§ **What you should do**
Output exactly, and only, the lines from the line containing "addBoards();" through the line containing "obj.matrix_world = world", both included.

§ **Listing**
---------------

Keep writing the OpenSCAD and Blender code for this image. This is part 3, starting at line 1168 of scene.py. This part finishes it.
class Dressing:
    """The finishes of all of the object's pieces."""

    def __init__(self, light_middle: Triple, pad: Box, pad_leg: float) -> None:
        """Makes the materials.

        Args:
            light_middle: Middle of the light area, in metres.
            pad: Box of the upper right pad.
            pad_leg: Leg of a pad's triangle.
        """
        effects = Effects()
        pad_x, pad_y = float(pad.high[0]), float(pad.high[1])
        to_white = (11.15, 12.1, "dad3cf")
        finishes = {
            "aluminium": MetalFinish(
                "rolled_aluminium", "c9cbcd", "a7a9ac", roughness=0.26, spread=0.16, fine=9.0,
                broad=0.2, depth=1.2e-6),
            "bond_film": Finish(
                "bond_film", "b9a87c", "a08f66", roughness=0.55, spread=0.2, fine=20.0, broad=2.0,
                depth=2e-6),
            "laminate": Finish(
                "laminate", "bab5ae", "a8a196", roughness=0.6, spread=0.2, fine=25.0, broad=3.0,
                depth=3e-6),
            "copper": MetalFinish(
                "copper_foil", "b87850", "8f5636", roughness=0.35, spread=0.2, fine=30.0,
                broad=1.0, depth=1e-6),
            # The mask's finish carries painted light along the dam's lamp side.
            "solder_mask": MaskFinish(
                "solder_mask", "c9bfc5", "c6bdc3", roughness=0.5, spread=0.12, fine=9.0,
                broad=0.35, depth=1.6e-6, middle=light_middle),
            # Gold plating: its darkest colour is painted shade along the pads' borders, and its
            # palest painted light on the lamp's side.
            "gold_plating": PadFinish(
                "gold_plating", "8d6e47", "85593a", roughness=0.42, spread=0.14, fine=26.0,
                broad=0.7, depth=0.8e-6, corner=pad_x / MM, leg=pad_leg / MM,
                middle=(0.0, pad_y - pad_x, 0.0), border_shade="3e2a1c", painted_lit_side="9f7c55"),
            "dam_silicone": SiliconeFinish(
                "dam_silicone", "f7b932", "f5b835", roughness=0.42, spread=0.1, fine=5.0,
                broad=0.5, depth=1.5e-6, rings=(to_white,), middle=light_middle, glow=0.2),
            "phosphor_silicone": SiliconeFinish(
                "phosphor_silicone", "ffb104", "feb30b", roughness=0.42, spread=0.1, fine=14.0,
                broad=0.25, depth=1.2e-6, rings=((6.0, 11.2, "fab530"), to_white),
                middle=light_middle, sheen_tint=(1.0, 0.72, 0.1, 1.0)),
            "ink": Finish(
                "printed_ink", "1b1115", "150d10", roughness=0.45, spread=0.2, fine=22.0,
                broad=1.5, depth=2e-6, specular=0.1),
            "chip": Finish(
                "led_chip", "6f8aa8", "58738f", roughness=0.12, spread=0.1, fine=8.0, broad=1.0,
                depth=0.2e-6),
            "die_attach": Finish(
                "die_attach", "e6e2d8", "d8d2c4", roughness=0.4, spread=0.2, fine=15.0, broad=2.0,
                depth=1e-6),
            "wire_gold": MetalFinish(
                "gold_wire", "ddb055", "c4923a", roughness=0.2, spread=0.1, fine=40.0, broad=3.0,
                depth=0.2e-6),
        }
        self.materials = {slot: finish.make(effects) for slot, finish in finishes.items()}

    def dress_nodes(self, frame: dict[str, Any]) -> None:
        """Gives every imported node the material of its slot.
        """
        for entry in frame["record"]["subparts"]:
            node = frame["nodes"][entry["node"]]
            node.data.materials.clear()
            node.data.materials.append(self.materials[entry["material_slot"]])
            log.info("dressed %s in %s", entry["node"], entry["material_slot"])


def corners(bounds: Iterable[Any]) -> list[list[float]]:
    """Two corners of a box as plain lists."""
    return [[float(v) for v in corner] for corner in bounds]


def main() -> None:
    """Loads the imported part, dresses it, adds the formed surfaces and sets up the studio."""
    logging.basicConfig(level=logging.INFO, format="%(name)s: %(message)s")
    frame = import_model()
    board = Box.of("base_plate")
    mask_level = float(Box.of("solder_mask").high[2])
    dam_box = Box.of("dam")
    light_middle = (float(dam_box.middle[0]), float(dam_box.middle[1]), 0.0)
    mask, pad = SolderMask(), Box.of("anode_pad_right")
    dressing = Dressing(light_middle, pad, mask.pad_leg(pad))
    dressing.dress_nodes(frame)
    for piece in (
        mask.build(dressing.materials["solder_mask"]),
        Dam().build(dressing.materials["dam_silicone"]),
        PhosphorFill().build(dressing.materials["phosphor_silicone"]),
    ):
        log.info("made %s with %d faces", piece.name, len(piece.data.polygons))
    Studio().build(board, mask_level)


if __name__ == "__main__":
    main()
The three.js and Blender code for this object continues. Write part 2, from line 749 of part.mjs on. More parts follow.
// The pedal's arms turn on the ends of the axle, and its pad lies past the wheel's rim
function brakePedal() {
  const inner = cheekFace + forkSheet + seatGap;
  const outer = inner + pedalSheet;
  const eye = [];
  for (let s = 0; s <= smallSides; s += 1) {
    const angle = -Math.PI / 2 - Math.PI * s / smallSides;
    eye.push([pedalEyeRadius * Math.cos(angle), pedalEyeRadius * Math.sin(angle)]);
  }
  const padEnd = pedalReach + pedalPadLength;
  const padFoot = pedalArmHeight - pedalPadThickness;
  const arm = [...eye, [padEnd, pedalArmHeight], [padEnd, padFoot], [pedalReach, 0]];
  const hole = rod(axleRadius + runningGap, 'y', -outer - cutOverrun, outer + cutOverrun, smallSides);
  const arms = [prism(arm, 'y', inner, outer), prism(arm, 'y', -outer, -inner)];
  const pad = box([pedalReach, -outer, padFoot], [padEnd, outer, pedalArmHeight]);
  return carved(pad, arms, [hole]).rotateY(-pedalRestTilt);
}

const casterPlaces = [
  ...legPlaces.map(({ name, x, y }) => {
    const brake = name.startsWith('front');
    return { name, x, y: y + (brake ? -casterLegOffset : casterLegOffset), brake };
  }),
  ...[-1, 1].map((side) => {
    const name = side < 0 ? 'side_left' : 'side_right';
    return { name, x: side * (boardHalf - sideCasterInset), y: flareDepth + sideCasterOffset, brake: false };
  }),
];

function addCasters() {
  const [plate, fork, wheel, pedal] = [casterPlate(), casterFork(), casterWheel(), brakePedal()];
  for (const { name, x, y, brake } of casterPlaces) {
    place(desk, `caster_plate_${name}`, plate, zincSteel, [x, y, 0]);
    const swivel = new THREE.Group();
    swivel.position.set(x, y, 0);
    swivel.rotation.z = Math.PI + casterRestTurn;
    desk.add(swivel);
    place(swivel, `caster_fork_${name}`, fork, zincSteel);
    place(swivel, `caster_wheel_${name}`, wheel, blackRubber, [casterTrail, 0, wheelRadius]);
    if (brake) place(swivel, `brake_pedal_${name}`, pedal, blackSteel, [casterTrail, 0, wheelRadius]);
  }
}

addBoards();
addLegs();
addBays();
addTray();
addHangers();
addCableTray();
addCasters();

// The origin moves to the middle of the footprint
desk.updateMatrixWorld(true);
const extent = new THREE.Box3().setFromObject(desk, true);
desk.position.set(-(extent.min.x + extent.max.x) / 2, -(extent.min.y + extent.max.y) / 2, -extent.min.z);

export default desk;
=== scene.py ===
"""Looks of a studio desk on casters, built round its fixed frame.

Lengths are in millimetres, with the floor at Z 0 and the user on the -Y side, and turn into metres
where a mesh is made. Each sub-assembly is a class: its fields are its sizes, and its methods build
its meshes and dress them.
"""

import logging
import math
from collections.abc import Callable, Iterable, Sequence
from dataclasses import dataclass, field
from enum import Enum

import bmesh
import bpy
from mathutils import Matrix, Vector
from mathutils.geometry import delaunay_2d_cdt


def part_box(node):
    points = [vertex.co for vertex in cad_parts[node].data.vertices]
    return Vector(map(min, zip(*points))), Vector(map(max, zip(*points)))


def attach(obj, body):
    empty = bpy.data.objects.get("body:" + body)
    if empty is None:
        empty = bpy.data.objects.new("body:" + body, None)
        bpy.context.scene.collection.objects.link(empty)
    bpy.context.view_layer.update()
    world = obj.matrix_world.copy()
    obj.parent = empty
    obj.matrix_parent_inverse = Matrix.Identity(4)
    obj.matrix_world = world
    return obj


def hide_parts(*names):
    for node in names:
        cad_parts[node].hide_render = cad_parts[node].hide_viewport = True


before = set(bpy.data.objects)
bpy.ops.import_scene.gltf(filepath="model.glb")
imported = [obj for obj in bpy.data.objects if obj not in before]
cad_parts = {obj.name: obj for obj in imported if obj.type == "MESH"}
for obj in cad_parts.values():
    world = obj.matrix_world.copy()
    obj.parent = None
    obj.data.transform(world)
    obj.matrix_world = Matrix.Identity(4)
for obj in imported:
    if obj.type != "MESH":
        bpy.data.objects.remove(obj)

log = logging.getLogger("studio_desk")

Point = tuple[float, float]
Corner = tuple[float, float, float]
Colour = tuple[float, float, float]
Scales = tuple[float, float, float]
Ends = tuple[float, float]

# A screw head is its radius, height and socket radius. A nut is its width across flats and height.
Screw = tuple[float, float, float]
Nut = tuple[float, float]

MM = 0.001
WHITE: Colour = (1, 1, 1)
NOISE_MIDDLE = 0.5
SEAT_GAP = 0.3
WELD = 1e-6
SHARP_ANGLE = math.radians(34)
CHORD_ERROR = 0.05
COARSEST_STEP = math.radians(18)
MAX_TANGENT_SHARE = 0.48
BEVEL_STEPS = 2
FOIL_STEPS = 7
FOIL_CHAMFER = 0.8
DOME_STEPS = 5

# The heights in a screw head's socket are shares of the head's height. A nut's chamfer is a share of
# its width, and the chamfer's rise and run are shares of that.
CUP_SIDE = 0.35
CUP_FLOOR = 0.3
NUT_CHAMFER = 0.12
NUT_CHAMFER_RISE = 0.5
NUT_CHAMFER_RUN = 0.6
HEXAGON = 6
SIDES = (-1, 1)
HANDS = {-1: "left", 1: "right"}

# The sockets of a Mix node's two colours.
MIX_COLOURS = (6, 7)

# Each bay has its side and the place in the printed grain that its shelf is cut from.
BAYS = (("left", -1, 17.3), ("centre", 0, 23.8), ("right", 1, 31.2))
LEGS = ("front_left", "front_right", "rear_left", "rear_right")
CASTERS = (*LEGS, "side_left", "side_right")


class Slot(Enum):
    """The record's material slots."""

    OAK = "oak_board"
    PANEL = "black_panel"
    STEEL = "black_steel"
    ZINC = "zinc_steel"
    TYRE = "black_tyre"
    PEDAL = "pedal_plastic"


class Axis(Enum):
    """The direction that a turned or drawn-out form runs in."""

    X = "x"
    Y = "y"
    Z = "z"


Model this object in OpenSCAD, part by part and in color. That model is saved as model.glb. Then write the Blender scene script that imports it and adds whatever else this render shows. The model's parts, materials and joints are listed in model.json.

---------------

§ **Solution**
addBoards();
addLegs();
addBays();
addTray();
addHangers();
addCableTray();
addCasters();

// The origin moves to the middle of the footprint
desk.updateMatrixWorld(true);
const extent = new THREE.Box3().setFromObject(desk, true);
desk.position.set(-(extent.min.x + extent.max.x) / 2, -(extent.min.y + extent.max.y) / 2, -extent.min.z);

export default desk;
=== scene.py ===
"""Looks of a studio desk on casters, built round its fixed frame.

Lengths are in millimetres, with the floor at Z 0 and the user on the -Y side, and turn into metres
where a mesh is made. Each sub-assembly is a class: its fields are its sizes, and its methods build
its meshes and dress them.
"""

import logging
import math
from collections.abc import Callable, Iterable, Sequence
from dataclasses import dataclass, field
from enum import Enum

import bmesh
import bpy
from mathutils import Matrix, Vector
from mathutils.geometry import delaunay_2d_cdt


def part_box(node):
    points = [vertex.co for vertex in cad_parts[node].data.vertices]
    return Vector(map(min, zip(*points))), Vector(map(max, zip(*points)))


def attach(obj, body):
    empty = bpy.data.objects.get("body:" + body)
    if empty is None:
        empty = bpy.data.objects.new("body:" + body, None)
        bpy.context.scene.collection.objects.link(empty)
    bpy.context.view_layer.update()
    world = obj.matrix_world.copy()
    obj.parent = empty
    obj.matrix_parent_inverse = Matrix.Identity(4)
    obj.matrix_world = world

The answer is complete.